An annual service call covering filter cleaning, evaporator inspection and a refrigerant check is the minimum worth scheduling each spring before the cooling season begins. The cost of that visit is a fraction of the cost of a repair caused by a blocked filter or a slow leak left undetected, and it keeps the unit running at its catalogued efficiency through every season.
Specifications
- Indoor unit model
- HCCO-M12IU/2
- Capacity (nominal)
- 3.6 kW
- Refrigerant
- R32
- Operating modes
- cooling, heating, dehumidification, ventilation
- Airflow system
- 3D (swing + overhead discharge)
- Control
- wireless remote + optional Wi-Fi module
- Timer
- 24-hour On/Off
- Autorestart
- yes
- Optional accessories
- Wi-Fi module, Arctic Kit (electric heater set)
- Casing colour
- white
- Mounting type
- floor console (low-wall)
- Price with installation
- approx. 6,129 PLN
Frequently asked questions
How does a floor console differ from a standard wall split?

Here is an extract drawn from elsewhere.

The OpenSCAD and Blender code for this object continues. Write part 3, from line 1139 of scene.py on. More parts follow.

The indoor unit of a floor console mounts low on the wall, near floor level, rather than high above the room. Air circulates from the bottom up — in cooling mode it rises naturally along walls without creating a draught over seated occupants; in heating mode it warms the occupied zone first, the way underfloor heating does. The floor console is used where a high-wall installation is impossible: under large glazed surfaces, in attic rooms, or wherever the available wall surface above head height is insufficient for a standard bracket.
Is the Wi-Fi module included as standard?

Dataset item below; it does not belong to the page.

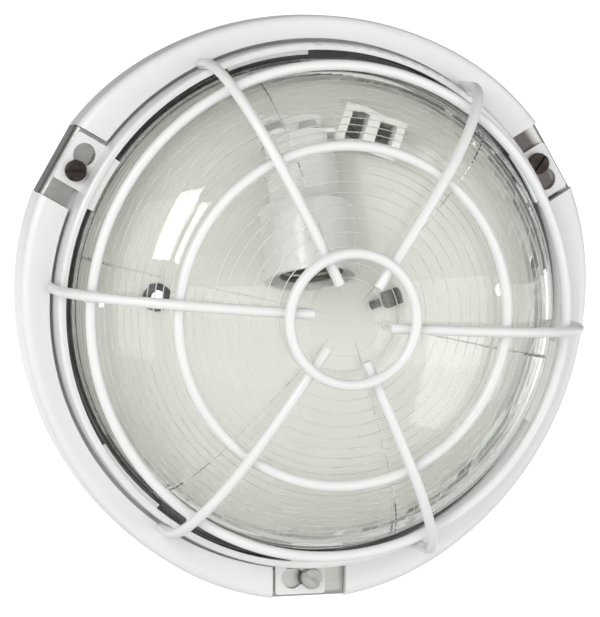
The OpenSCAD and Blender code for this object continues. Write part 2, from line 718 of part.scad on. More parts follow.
module terminal_screw(k) {
  color("silver") on_wall() at_terminal(2 * k - 3) translate([0, 0, wire_z + 0.5]) difference() {
    cylinder(d = 2.8, h = clamp_h - 0.9);
    translate([-3, -0.4, clamp_h - 1.8]) cube([6, 0.8, 2]);
  }
}

// Puts a piece on the earth screw's axis, with its Z towards the threaded end
module at_earth() {
  translate([earth_x, earth_up, earth_z]) rotate([0, 0, earth_turn]) rotate([0, -90, 0]) children();
}

// Dark block that clamps the earth wire, with the screw lying in it
module earth_clip() {
  clip_l = 0.9 * clip_w;
  color([0.45, 0.44, 0.42]) on_wall() difference() {
    translate([earth_x, earth_up, sheet_t]) rotate([0, 0, earth_turn])
      translate([-clip_w / 2, -clip_l / 2, 0]) cube([clip_w, clip_l, earth_d + 2 * earth_wall]);
    at_earth() cylinder(r = earth_d / 2 + run_fit, h = 2 * clip_w, center = true);
  }
}

// Slotted screw without a head; rings stand for the thread of its free end
module earth_screw() {
  pitch = 1.5;
  groove = 0.4;
  free_l = clip_w / 2 + earth_reach;
  color([0.4, 0.38, 0.36]) on_wall() at_earth() difference() {
    translate([0, 0, -clip_w / 2 - 0.5]) cylinder(d = earth_d, h = free_l + clip_w / 2 + 0.5);
    for (z = [clip_w / 2 + 1:pitch:free_l - 1]) translate([0, 0, z]) difference() {
      cylinder(d = earth_d + 1, h = pitch / 2);
      translate([0, 0, -1]) cylinder(d = earth_d - 2 * groove, h = pitch + 2);
    }
    translate([-earth_d, -0.4, -clip_w / 2 - 1]) cube([2 * earth_d, 0.8, 1.5]);
  }
}

// Rubber grommet that grips the edge of the cable entry
module cable_grommet() {
  color([0.12, 0.12, 0.12]) on_wall() translate([-entry_left, entry_up, 0]) rotate_extrude() difference() {
    union() {
      translate([0, sheet_t]) square([entry_d / 2 + grommet_lip, grommet_lip]);
      translate([0, seat_gap / 2]) square([entry_d / 2, sheet_t]);
      translate([0, sheet_t]) square([cable_d / 2 + grommet_lip, 2 * grommet_lip]);
    }
    translate([-1, -1]) square([cable_d / 2 + 1, 2 * sheet_t + 3 * grommet_lip]);
  }
}

housing();
for (i = [1:3]) notch_plate(i);
gasket();
glass_cover();
retaining_ring();
guard_ring(inner_ring_r, inner_ring_z);  // guard_ring_inner
guard_ring(middle_ring_r, middle_ring_z);  // guard_ring_middle
guard_ring(outer_ring_r, outer_ring_z);  // guard_ring_outer
for (i = [1:6]) guard_spoke(i);
for (i = [1:3]) cover_screw(i);
holder_body();
holder_shell();
holder_contact();
holder_bracket();
for (i = [1:2]) bracket_screw(i);
terminal_block();
for (i = [1:2]) terminal_clamp(i);
for (i = [1:2]) terminal_screw(i);
earth_clip();
earth_screw();
cable_grommet();
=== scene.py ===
import json
import math
import random
import bmesh
import bpy
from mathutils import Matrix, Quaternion, Vector


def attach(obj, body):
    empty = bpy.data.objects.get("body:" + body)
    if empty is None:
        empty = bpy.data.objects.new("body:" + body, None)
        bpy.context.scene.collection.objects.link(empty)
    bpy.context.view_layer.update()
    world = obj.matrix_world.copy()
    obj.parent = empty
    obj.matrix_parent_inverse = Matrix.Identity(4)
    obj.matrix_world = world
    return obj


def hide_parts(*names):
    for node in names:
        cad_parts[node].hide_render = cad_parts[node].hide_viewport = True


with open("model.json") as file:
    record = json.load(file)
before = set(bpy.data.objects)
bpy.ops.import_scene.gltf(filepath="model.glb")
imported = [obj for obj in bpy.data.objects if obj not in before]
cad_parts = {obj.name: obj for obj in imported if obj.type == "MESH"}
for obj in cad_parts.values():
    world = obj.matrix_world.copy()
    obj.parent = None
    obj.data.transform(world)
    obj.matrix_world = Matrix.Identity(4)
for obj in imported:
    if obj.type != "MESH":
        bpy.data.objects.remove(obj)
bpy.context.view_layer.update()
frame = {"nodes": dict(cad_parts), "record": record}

NODES = frame["nodes"]
scene = bpy.context.scene
MM = 0.001
TINY = 1e-6

# Camera: the photograph's viewing angle, from the left and a little above
TARGET = Vector((-0.00025, 0.0, -0.0029))
DISTANCE, YAW, ELEVATION = 1.5, math.radians(15.47), math.radians(5.51)
FOCAL_PX, IMAGE_LONG_SIDE_PX = 3662.0, 617
SENSOR_MM = 36.0
CLIP_NEAR, CLIP_FAR = 0.05, 1000.0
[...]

No — Wi-Fi is an optional add-on. The KONSOLA operates without it, controlled by the wireless remote with the built-in 24-hour timer. Adding the Wi-Fi module enables remote control via a smartphone app from any location.
What room size does the 3.6 kW KONSOLA cover?
3.6 kW nominal capacity suits a room of roughly 35–40 m² with standard insulation and typical window area. The final sizing recommendation comes from a LeoKlima technician at a free site survey, which accounts for ceiling height, glazing ratio and the room's solar orientation.